--- Start Provided records ---
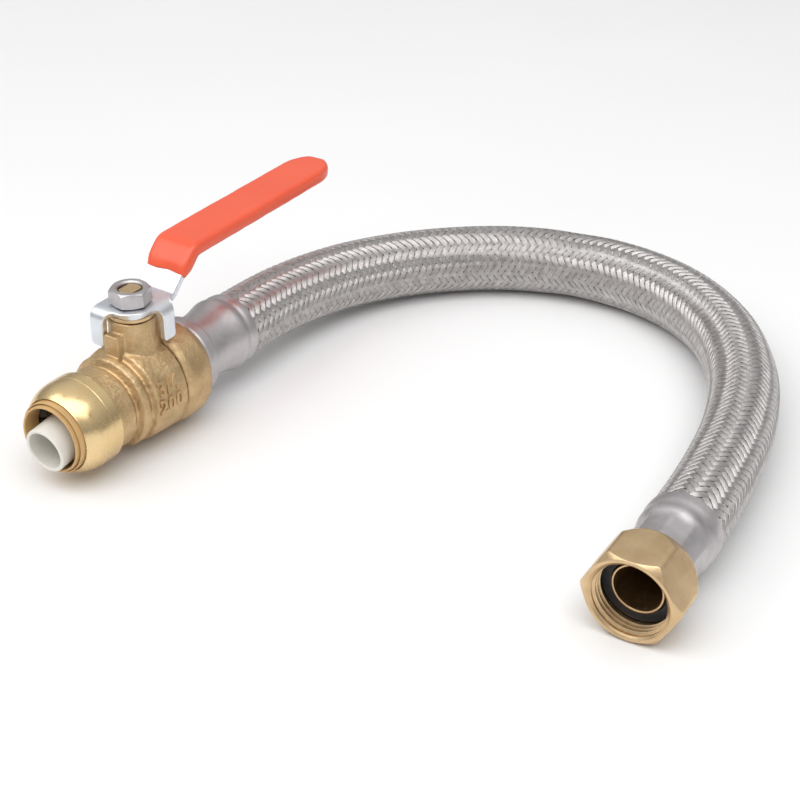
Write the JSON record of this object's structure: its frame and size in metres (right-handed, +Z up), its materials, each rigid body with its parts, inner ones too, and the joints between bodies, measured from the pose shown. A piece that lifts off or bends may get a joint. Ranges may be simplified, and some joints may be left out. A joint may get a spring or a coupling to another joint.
{
  "type": "braided supply line",
  "caption": "Push-to-connect ball valve with a lever, a stainless braided hose and a swivel nut, as a water supply line.",
  "frame": {"origin": "on the surface the line lies on, under the middle of the valve's length from its mouth to its lever's tip", "axes": "+Y along the valve from its mouth towards the hose, +Z up along the valve's stem, +X to the valve's right, towards the swivel nut"},
  "size_m": [0.2447, 0.2489, 0.0702],
  "materials": {
    "collar_brass": "polished brass",
    "cast_brass": "rough cast brass",
    "machined_brass": "machined brass",
    "chrome": "chrome-plated brass",
    "stainless": "satin stainless steel",
    "braid": "braided stainless wire",
    "zinc": "bright zinc-plated steel",
    "vinyl": "glossy dipped vinyl",
    "tan_plastic": "matte tan acetal",
    "white_plastic": "matte off-white plastic",
    "ptfe": "white PTFE",
    "rubber": "black EPDM rubber"
  },
  "bodies": {
    "valve": {"valve_body": "cast_brass", "end_cap": "cast_brass", "collar": "collar_brass", "grab_ring": "stainless", "o_ring_protector": "tan_plastic", "o_ring": "rubber", "seat_front": "ptfe", "seat_rear": "ptfe", "thrust_washer": "ptfe", "stem_packing": "ptfe", "gland": "machined_brass", "inlet_nipple": "machined_brass", "ferrule_valve_end": "stainless", "hose_liner": "rubber", "hose_braid": "braid", "ferrule_nut_end": "stainless", "tailpiece": "machined_brass", "gasket": "rubber"},
    "lever": {"lever": "zinc", "lever_grip": "vinyl", "lever_nut": "stainless", "stem": "machined_brass", "ball": "chrome"},
    "release_ring": {"release_ring": "tan_plastic"},
    "tube_liner": {"tube_liner": "white_plastic"},
    "swivel_nut": {"swivel_nut": "machined_brass"}
  },
  "joints": [
    {"name": "lever_turn", "type": "hinge", "parent": "valve", "child": "lever", "pos_m": [0, -0.0333, 0.0199], "axis": [0, 0, -1], "range_deg": [0, 90]},
    {"name": "release_ring_press", "type": "slide", "parent": "valve", "child": "release_ring", "axis": [0, 1, 0], "range_m": [0, 0.002]},
    {"name": "liner_spin", "type": "hinge", "parent": "valve", "child": "tube_liner", "pos_m": [0, -0.066, 0.0199], "axis": [0, 1, 0], "continuous": true},
    {"name": "swivel_nut_spin", "type": "hinge", "parent": "valve", "child": "swivel_nut", "pos_m": [0.2074, -0.0456, 0.01577], "axis": [0.0593, -0.9976, -0.0349], "continuous": true}
  ]
}
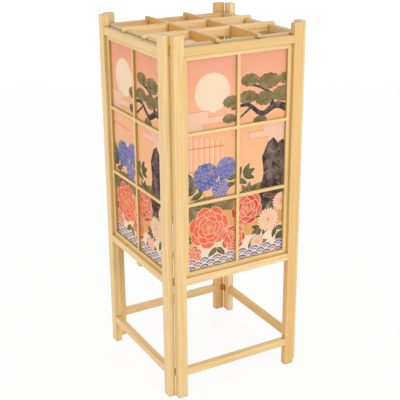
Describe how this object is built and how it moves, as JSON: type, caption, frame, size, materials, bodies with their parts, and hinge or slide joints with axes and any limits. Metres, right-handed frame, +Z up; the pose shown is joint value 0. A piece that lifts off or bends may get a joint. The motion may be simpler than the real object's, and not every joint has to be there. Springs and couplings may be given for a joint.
{
  "type": "andon floor lamp",
  "caption": "Square wooden floor lantern of hinged paper panels on open legs, with a lift-off lattice lid and a lamp inside.",
  "frame": {"origin": "on the floor, under the middle of the square tower", "axes": "+Z up; -Y out of the front right panel; -X out of the front left panel"},
  "size_m": [0.2874, 0.2874, 0.686],
  "materials": {
    "post_wood": "satin",
    "rail_wood": "satin",
    "sash_wood": "satin",
    "lid_wood": "satin",
    "paper": "matte",
    "hinge_brass": "satin",
    "screw_brass": "satin",
    "hanger_brass": "satin",
    "holder_plastic": "matte",
    "contact_brass": "satin",
    "bulb_cap": "satin",
    "bulb_glass": "satin"
  },
  "bodies": {
    "front_right_panel": {"front_right_left_post": "post_wood", "front_right_right_post": "post_wood", "front_right_top_rail": "rail_wood", "front_right_bottom_rail": "rail_wood", "front_right_stretcher": "rail_wood", "front_right_sash_frame": "sash_wood", "front_right_muntins": "sash_wood", "front_right_paper": "paper", "front_right_left_leaves": "hinge_brass", "front_right_right_leaves": "hinge_brass", "front_right_hinge_pins": "hinge_brass", "front_right_wood_screws": "screw_brass"},
    "front_left_panel": {"front_left_left_post": "post_wood", "front_left_right_post": "post_wood", "front_left_top_rail": "rail_wood", "front_left_bottom_rail": "rail_wood", "front_left_stretcher": "rail_wood", "front_left_sash_frame": "sash_wood", "front_left_muntins": "sash_wood", "front_left_paper": "paper", "front_left_left_leaves": "hinge_brass", "front_left_right_leaves": "hinge_brass", "front_left_hinge_pins": "hinge_brass", "front_left_wood_screws": "screw_brass", "front_left_hanger": "hanger_brass"},
    "rear_left_panel": {"rear_left_left_post": "post_wood", "rear_left_right_post": "post_wood", "rear_left_top_rail": "rail_wood", "rear_left_bottom_rail": "rail_wood", "rear_left_stretcher": "rail_wood", "rear_left_sash_frame": "sash_wood", "rear_left_muntins": "sash_wood", "rear_left_paper": "paper", "rear_left_left_leaves": "hinge_brass", "rear_left_right_leaves": "hinge_brass", "rear_left_hinge_pins": "hinge_brass", "rear_left_wood_screws": "screw_brass"},
    "rear_right_panel": {"rear_right_left_post": "post_wood", "rear_right_right_post": "post_wood", "rear_right_top_rail": "rail_wood", "rear_right_bottom_rail": "rail_wood", "rear_right_stretcher": "rail_wood", "rear_right_sash_frame": "sash_wood", "rear_right_muntins": "sash_wood", "rear_right_paper": "paper", "rear_right_left_leaves": "hinge_brass", "rear_right_right_leaves": "hinge_brass", "rear_right_hinge_pins": "hinge_brass", "rear_right_wood_screws": "screw_brass", "rear_right_hanger": "hanger_brass"},
    "lamp_bar": {"lamp_bar": "rail_wood", "lamp_bar_rivets": "hanger_brass", "lamp_holder": "holder_plastic", "holder_contact": "contact_brass", "holder_screws": "screw_brass"},
    "bulb": {"bulb_glass": "bulb_glass", "bulb_cap": "bulb_cap"},
    "lid": {"lid_slats": "lid_wood", "lid_lower_bars": "lid_wood", "lid_upper_bars": "lid_wood"}
  },
  "joints": [
    {"name": "front_fold", "type": "hinge", "parent": "front_right_panel", "child": "front_left_panel", "pos_m": [-0.1305, -0.1305, 0], "axis": [0, 0, -1], "range_deg": [0, 78]},
    {"name": "right_fold", "type": "hinge", "parent": "front_right_panel", "child": "rear_right_panel", "pos_m": [0.1305, -0.1305, 0], "axis": [0, 0, -1], "range_deg": [0, 78]},
    {"name": "left_fold", "type": "hinge", "parent": "front_left_panel", "child": "rear_left_panel", "pos_m": [-0.1305, 0.1305, 0], "axis": [0, 0, -1], "range_deg": [-78, 0]},
    {"name": "lamp_bar_pivot", "type": "hinge", "parent": "front_left_panel", "child": "lamp_bar", "pos_m": [-0.1305, 0, 0], "axis": [0, 0, -1], "range_deg": [-78, 0]},
    {"name": "bulb_lift", "type": "slide", "parent": "lamp_bar", "child": "bulb", "axis": [0, 0, 1], "range_m": [0, 0.41]},
    {"name": "lid_lift", "type": "slide", "parent": "bulb", "child": "lid", "axis": [0, 0, 1], "range_m": [0, 0.06]}
  ],
  "couplings": [
    {"joint": "right_fold", "follows": "front_fold", "ratio": 1},
    {"joint": "left_fold", "follows": "front_fold", "ratio": -1},
    {"joint": "lamp_bar_pivot", "follows": "front_fold", "ratio": -1},
    {"joint": "bulb_lift", "follows": "front_fold", "m_per_rad": 0.3}
  ]
}
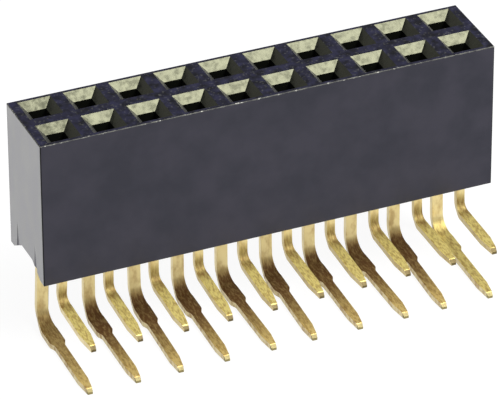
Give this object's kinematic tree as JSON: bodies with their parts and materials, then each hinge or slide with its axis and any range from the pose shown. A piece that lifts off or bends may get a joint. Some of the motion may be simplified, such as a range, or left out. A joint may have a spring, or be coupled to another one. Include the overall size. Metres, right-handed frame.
--- End Provided records ---
**Short exercise**
Collect the lines of the records that include the string "each".

**Right answer**
Write the JSON record of this object's structure: its frame and size in metres (right-handed, +Z up), its materials, each rigid body with its parts, inner ones too, and the joints between bodies, measured from the pose shown. A piece that lifts off or bends may get a joint. Ranges may be simplified, and some joints may be left out. A joint may get a spring or a coupling to another joint.
Give this object's kinematic tree as JSON: bodies with their parts and materials, then each hinge or slide with its axis and any range from the pose shown. A piece that lifts off or bends may get a joint. Some of the motion may be simplified, such as a range, or left out. A joint may have a spring, or be coupled to another one. Include the overall size. Metres, right-handed frame.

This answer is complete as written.